Janji. Sering sekali mulut ini mengumbar janji. Sementara sang penerima janji menanti-nanti akan pelaksanaan setiap ucapan kita yang mengandung janji tersebut.
Fitnah. Inilah contoh yang paling nyata dari bahaya mulut. Kita ingat di tahun 90 an lalu Irak diserbu Amerika dan sekutunya tidak lain karena akibat fitnah Amerika untuk mencari alasan menangkap diktator Sadam Hussein yang kelewat dipuja rakyatnya. Hingga Amerika kemudian memfitnah bahwa Irak punya senjata pemusnah masal. Padahal kenyataannya tidak ditemukan senjata tersebut hingga saat ini. Akibat fitnahan itu banyak anak kehilangan orang tua dan orang yang dicintai. Banyak perempuan hidup menjanda akibat suami tewas akibat perang. Orang mati sia-sia dan saling bunuh hampir setiap hari terjadi.

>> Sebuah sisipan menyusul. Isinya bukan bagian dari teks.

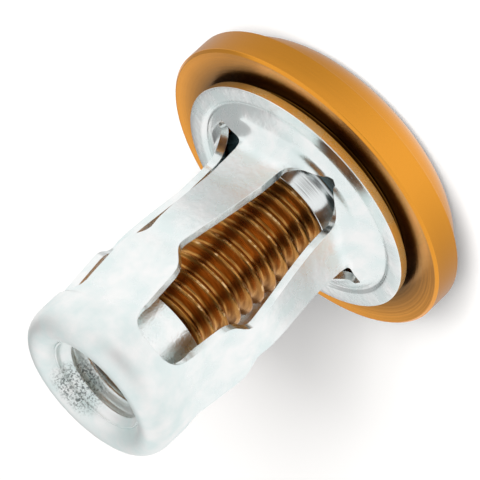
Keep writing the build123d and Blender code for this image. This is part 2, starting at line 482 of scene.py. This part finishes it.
RIM_RADIUS = 7.99
FULL_SHEET_RADIUS = 6.93
weigh_free_edges(nut.data, RIM_RADIUS, 1.0, 0.4)
places = np.empty(len(nut.data.vertices) * 3, dtype=np.float32)
nut.data.vertices.foreach_get("co", places)
full_sheet = nut.vertex_groups.new(name="full_sheet")
outer = np.nonzero(np.linalg.norm(places.reshape(-1, 3)[:, :2], axis=1) / MM > FULL_SHEET_RADIUS)[0]
full_sheet.add(outer.tolist(), 1.0, "REPLACE")
thickness = nut.modifiers.new("sheet", "SOLIDIFY")
thickness.vertex_group = "full_sheet"
thickness.thickness_vertex_group = CAGE_SHARE
thickness.thickness = SHEET * MM
thickness.offset = -1
thickness.use_even_offset = True
edges = nut.modifiers.new("edges", "BEVEL")
edges.limit_method = "WEIGHT"
edges.width = 0.28 * MM
edges.segments = 4
edges.harden_normals = True
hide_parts("jack_nut")
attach(nut, "nut")

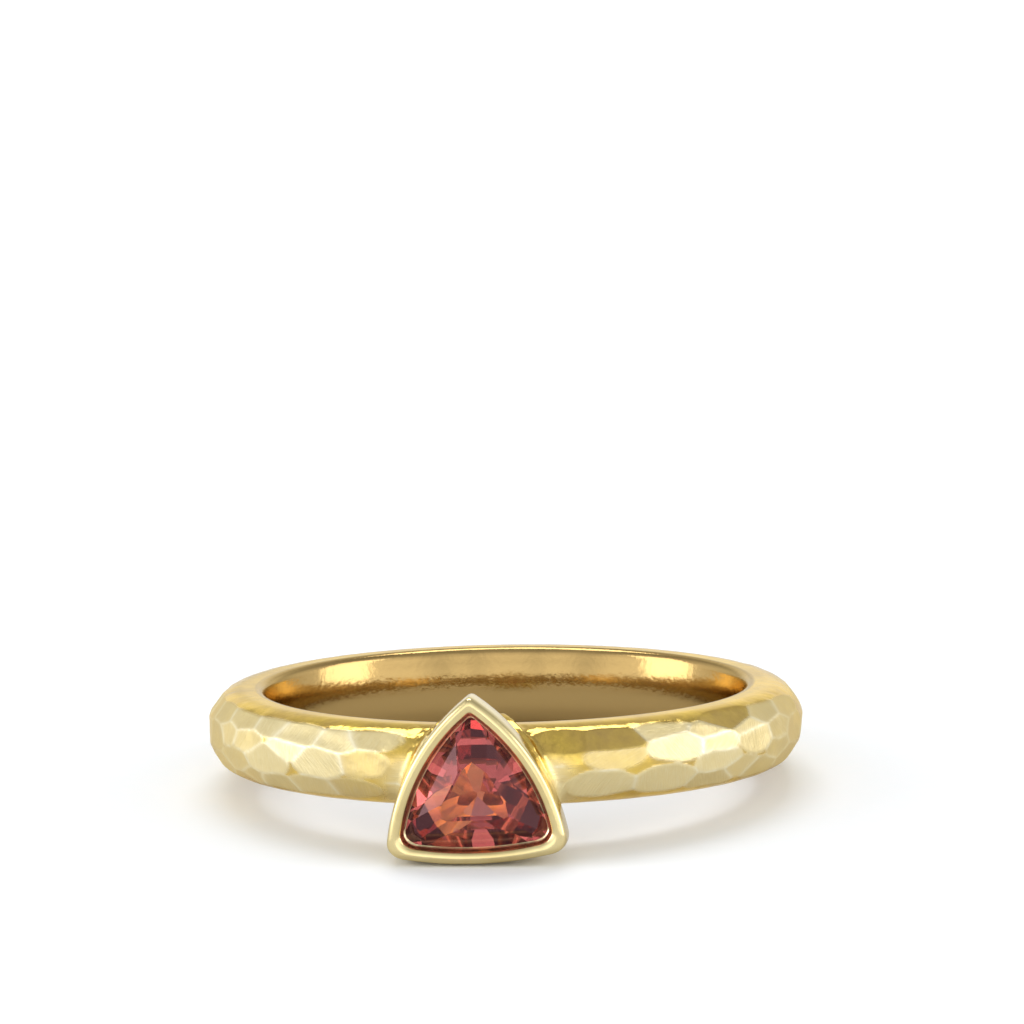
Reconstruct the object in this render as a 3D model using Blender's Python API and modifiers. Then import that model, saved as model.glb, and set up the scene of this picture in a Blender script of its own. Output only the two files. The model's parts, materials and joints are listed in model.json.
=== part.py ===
"""Garnet ring: a hammered gold band with a bulging-triangle garnet in a closed cup setting.

The ring is first shaped upright in its own place: the finger hole runs along Z, the setting
looks along -Y and its point is up. An empty then lays the whole ring down as it rests by
itself, on the foot of the setting and the far side of the band. All lengths are in metres.
"""
import math
import random

import bmesh
import bpy
from mathutils import Matrix, Vector

MM = 0.001

# Band
BORE_RADIUS = 8.50 * MM
BAND_THICKNESS = 2.24 * MM
BAND_HEIGHT = 2.90 * MM
BORE_EASING = 0.16 * MM       # how much wider the finger hole is at its rim than inside
BORE_ROUND = 0.30 * MM        # rounding between the finger hole and the flat side
SIDE_FLAT = 0.34 * MM         # width of the polished flat on each side
DOME_SQUARENESS = 0.92        # 1 is an ellipse, less is a fuller dome

# Cup setting, its outline seen from the front
SETTING_WIDTH = 6.56 * MM
SETTING_HEIGHT = 6.00 * MM
SETTING_DROP = 0.19 * MM      # how far the middle of its height lies below the band's
SETTING_PROUD = 1.30 * MM     # how far its face stands out from the band's crown
CULET_COVER = 0.06 * MM       # how far its back lies behind the stone's lowest point
STRAIGHT_WALL = 0.95 * MM     # how deep its wall runs straight behind the face
SETTING_TAPER = 0.80 * MM     # how much its outline has drawn in at the back
SIDE_BULGE = 0.72 * MM
FOOT_BULGE = 0.40 * MM
POINT_ROUND = 0.10 * MM
CORNER_ROUND = 0.42 * MM
EDGE_ROUND = 0.16 * MM        # rounding of the outer edge of its face

# Lip that holds the stone
LIP_FLAT = 0.42 * MM          # width of its face
LIP_WIDTH = 0.60 * MM         # width to its inner edge, over the stone
LIP_THICKNESS = 0.40 * MM

# Garnet
STONE_CLEARANCE = 0.12 * MM   # between stone and metal
GIRDLE_HEIGHT = 0.12 * MM
CROWN_HEIGHT = 0.72 * MM
CROWN_ANGLE = 36.0
PAVILION_DEPTH = 2.05 * MM
STONE_MIDDLE = 0.40           # height of the stone's lowest point, as a share of the setting's
WINDOW_SHARE = 0.20           # the window behind the stone, as a share of the stone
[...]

Keadaan yang memilukan terjadi di mana-mana akibat perang.
Masih kata Almarhum Ustadz Gito Rollis, bila kita berbuat dosa terhadap Allah, lalu kita bertobat dengan sesungguhnya, maka Allah yang Maha Pengampun pasti akan mengampuni dosa kita. Tapi susahnya bila kita bersalah pada manusia karena semua kejahatan mulut kita akan diampuni Allah setelah orang yang menjadi objek kejahatan mulut kita memaafkan kita. Tapi kata maaf kadang tak semudah membalikkan tangan. Untuk itulah kita memang harus berhati-hati dengan mulut kita.